Your blogger has been gone for a while, but surprise... the three week respite from snow is gone and .... it's BACK! Punxatawney Phil predicted six more weeks of winter, and Mother Nature listened. Today we awoke to ice on the windows and miserable outdoor animals, covered in snow and ice, and back to shivering in the cold. Neither horse has used it's barn today, preferring instead to (Beau) stand on the porch and (Lilly) stand out in the cold near the stall at the chicken house.
All chickens are locked up after a week of playing in the pasture and a Saturday of running back and forth between pasture and henyard. The ducks and geese gloried in the thawed pond and deep puddles in the pasture, where they could clean themselves thouroughly. I took advantage of warmer temps Thursday evening and dumped one of the winter troughs and cleaned the goo out of it, and gave the llamas and birds clean, clean water to drink after two months of green water. Now we are all back to carrying buckets, marauding starlings (eating and drinking everything they can get to) and general misery. Ugh.
Yesterday afternoon was spent at the Home Show and Flower Lawn and Garden show which was curiously bereft of most things flower, lawn or garden. Disappointing, it was a chance to connect with some old friends and former co-workers, so was a success in that respect. That is one show that has changed so much it will be crossed off the list for further visits. We came home to snowflakes, but firm opinons (from me) that we were "not going to get it this time". How wrong was I!
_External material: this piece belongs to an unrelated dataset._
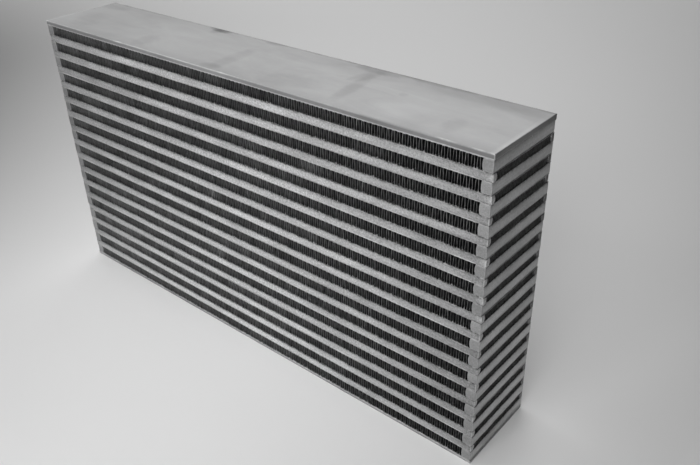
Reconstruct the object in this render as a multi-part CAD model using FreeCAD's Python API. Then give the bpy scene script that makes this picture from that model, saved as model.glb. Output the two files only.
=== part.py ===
import FreeCAD, Part
import os
import math

# Core of a bar-and-plate hydraulic oil cooler, brazed aluminium.
# Frame: X along the length (the way the oil flows), Y along the depth (the way the air flows, front at -Y),
# Z up through the stack. Origin at the middle of the underside.
# Layers from the bottom: side plate, outer sheet, then air layers and oil channels in turn, with a parting sheet
# between each two, then outer sheet and side plate. The outermost layers are both air layers.

# ---- driving dimensions, mm ----
length = 560.0            # X
depth = 90.0              # Y
n_air = 17                # air layers, open at the front and rear
n_oil = n_air - 1         # oil channels, open at the left and right ends
air_h = 10.1              # height of an air layer
oil_h = 6.7               # height of an oil channel
sheet_t = 0.4             # parting sheet
low_plate_t = 3.0         # side plate at the bottom
top_plate_t = 4.5         # side plate at the top, the heavier of the two

air_bar_w = 9.5           # X width of the end bars that close an air layer
air_bar_nose = 0.6        # how far the middle of their inner side stands proud, part of the width
oil_bar_w = 5.0           # Y width of the long bars that close an oil channel
oil_bar_nose = 0.8

fin_t = 0.2               # air fin strip thickness
fin_wave = 4.95           # one full fold of the air fin, two walls
fin_crest = 2.0           # flat width of a fold crest, along the outside
fin_waves = 109           # folds between the end bars
fin_recess = 0.3          # fin edge behind the front and rear faces

turb_t = 0.25             # turbulator strip thickness
turb_wave = 4.0           # one full fold of the turbulator
turb_crest = 1.4
turb_waves = 19
turb_recess = 0.8         # turbulator edge behind the left and right ends

height = low_plate_t + n_air * air_h + n_oil * oil_h + 2 * n_air * sheet_t + top_plate_t
pitch = air_h + oil_h + 2 * sheet_t

os.makedirs("parts", exist_ok=True)
V = FreeCAD.Vector


def air_z(i):
    """Underside of air layer i, counted from 0 at the bottom."""
    return low_plate_t + sheet_t + i * pitch


def oil_z(i):
    """Underside of oil channel i, counted from 0 at the bottom."""
    return low_plate_t + sheet_t + air_h + sheet_t + i * pitch


def slab(t, z):
    """A sheet or plate of the whole outline."""
    return Part.makeBox(length, depth, t, V(-length / 2, -depth / 2, z))


def prism(points, direction):
    """A closed outline pushed along a direction."""
    return Part.Face(Part.makePolygon(points + points[:1])).extrude(direction)


def air_bar(side, z):
    """End bar of an air layer. side is -1 for left and +1 for right. Its inner side comes to a blunt nose."""
    outer = side * length / 2
    shoulder = side * (length / 2 - air_bar_w + air_bar_nose)
    nose = side * (length / 2 - air_bar_w)
    flat = air_h * 0.15
    y = -depth / 2
    pts = [
        V(outer, y, z),
        V(shoulder, y, z),
        V(nose, y, z + air_h / 2 - flat),
        V(nose, y, z + air_h / 2 + flat),
        V(shoulder, y, z + air_h),
        V(outer, y, z + air_h),
    ]
    return prism(pts, V(0, depth, 0))


def oil_bar(side, z):
    """Long bar of an oil channel. side is -1 for front and +1 for rear."""
    outer = side * depth / 2
    shoulder = side * (depth / 2 - oil_bar_w + oil_bar_nose)
    nose = side * (depth / 2 - oil_bar_w)
    flat = oil_h * 0.15
    x = -length / 2
    pts = [
        V(x, outer, z),
        V(x, shoulder, z),
        V(x, nose, z + oil_h / 2 - flat),
        V(x, nose, z + oil_h / 2 + flat),
        V(x, shoulder, z + oil_h),
        V(x, outer, z + oil_h),
    ]
    return prism(pts, V(length, 0, 0))


def folded(waves, wave, crest, t, h):
    """Closed outline of a folded strip seen on edge, as (along, up) pairs: along is centred, up runs from 0 to h.
    The folds have flat crests that lie on the sheets above and below, and slightly leaning walls."""
    span = waves * wave
    line = []
    # middle line of the strip, which starts and ends half way along a lower crest
    line.append((-span / 2, 0))
    for k in range(waves):
        x0 = -span / 2 + k * wave
        line.append((x0 + crest / 2, 0))
        line.append((x0 + wave / 2 - crest / 2, 1))
        line.append((x0 + wave / 2 + crest / 2, 1))
        line.append((x0 + wave - crest / 2, 0))
    line.append((span / 2, 0))
    mid = [(x, t / 2 + u * (h - t)) for x, u in line]

    def side(sign):
        """The middle line moved half a thickness to one side, corners mitred."""
        out = []
        last = len(mid) - 1
        for j, (x, u) in enumerate(mid):
            a = mid[max(j - 1, 0)]
            b = mid[min(j + 1, last)]
            d1 = (x - a[0], u - a[1]) if j > 0 else (b[0] - x, b[1] - u)
            d2 = (b[0] - x, b[1] - u) if j < last else d1
            l1, l2 = math.hypot(*d1), math.hypot(*d2)
            n1 = (-d1[1] / l1, d1[0] / l1)
            n2 = (-d2[1] / l2, d2[0] / l2)
            k = 1 + n1[0] * n2[0] + n1[1] * n2[1]
            out.append(
                (x + sign * t / 2 * (n1[0] + n2[0]) / k, u + sign * t / 2 * (n1[1] + n2[1]) / k)
            )
        return out

    return side(1) + side(-1)[::-1]


def save(shapes, name):
    """One node: a single solid, or a group of separate ones."""
    shape = shapes[0] if len(shapes) == 1 else Part.makeCompound(shapes)
    shape.exportStep("parts/%s.step" % name)


# side plates and outer sheets
save([slab(low_plate_t, 0)], "bottom_side_plate")
save([slab(top_plate_t, height - top_plate_t)], "top_side_plate")
save([slab(sheet_t, low_plate_t)], "bottom_outer_sheet")
save([slab(sheet_t, height - top_plate_t - sheet_t)], "top_outer_sheet")

# the two parting sheets of each oil channel
for i in range(n_oil):
    z = oil_z(i)
    save([slab(sheet_t, z - sheet_t), slab(sheet_t, z + oil_h)], "parting_sheets_%02d" % (i + 1))

# bars
save([air_bar(-1, air_z(i)) for i in range(n_air)], "left_air_bars")
save([air_bar(1, air_z(i)) for i in range(n_air)], "right_air_bars")
save([oil_bar(-1, oil_z(i)) for i in range(n_oil)], "front_oil_bars")
save([oil_bar(1, oil_z(i)) for i in range(n_oil)], "rear_oil_bars")

# air fins: folds follow one another along X, walls run front to back
outline = folded(fin_waves, fin_wave, fin_crest, fin_t, air_h)
y_fin = -depth / 2 + fin_recess
fin = prism([V(x, y_fin, u) for x, u in outline], V(0, depth - 2 * fin_recess, 0))
for i in range(n_air):
    one = fin.copy()
    one.translate(V(0, 0, air_z(i)))
    save([one], "air_fin_%02d" % (i + 1))

# oil turbulators: folds follow one another along Y, walls run from end to end
outline = folded(turb_waves, turb_wave, turb_crest, turb_t, oil_h)
x_turb = -length / 2 + turb_recess
turbulator = prism([V(x_turb, y, u) for y, u in outline], V(length - 2 * turb_recess, 0, 0))
for i in range(n_oil):
    one = turbulator.copy()
    one.translate(V(0, 0, oil_z(i)))
    save([one], "oil_turbulator_%02d" % (i + 1))
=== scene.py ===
import math

import bpy
import numpy as np
from mathutils import Matrix, Vector


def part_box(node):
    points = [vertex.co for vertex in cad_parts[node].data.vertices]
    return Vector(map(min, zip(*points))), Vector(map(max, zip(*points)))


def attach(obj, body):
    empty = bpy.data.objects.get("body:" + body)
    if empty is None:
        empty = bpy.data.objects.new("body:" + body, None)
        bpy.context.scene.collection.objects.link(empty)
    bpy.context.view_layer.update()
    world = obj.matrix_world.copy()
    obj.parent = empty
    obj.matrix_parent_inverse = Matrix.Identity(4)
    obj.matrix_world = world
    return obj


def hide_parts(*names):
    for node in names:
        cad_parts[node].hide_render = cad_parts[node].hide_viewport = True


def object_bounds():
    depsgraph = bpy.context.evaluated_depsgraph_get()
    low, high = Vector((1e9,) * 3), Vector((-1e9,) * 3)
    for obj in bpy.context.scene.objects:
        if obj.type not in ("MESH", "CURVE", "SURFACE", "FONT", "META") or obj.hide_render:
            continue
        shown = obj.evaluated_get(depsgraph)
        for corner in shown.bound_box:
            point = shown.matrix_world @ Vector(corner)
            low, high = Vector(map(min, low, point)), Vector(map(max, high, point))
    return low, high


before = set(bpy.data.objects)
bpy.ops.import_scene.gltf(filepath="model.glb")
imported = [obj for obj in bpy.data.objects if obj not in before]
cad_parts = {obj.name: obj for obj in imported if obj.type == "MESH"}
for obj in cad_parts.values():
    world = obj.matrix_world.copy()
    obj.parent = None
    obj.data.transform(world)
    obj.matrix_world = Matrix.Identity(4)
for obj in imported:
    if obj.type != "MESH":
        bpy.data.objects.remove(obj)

MM = 0.001
cad_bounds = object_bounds()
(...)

Our three baby chicks born on Super Bowl Sunday are thriving with their two mamas in the nursing cage, and Ratchet the Rooster has begun living in the rabbit hutch. As he is a true son of Curley, the deceased frizzle bantam, I want to preserve his frizzle genes to pass down. There are two little roosters in the little henhouse beating up on him, so they will not be with us long, I am afraid. Rambo, son of the mighty Rambo, has also taken a drubbing from Studly, so to be imprisoned with him for a long Sunday will be hard... he has no where to run but up onto a roost. It's too cold and still spitting sleet to let them out, though, and why make it easier for the starlings to get in???" As it is, when I go out shortly to check feed and water, scores of them will fly out the openings in the eaves. Next year those will be closed off... I am tired of feeding wild birds, and taking a chance with their diseases.
I wish I could remember how beautifu the snow truly is... but we are all, animal and human, tired of it.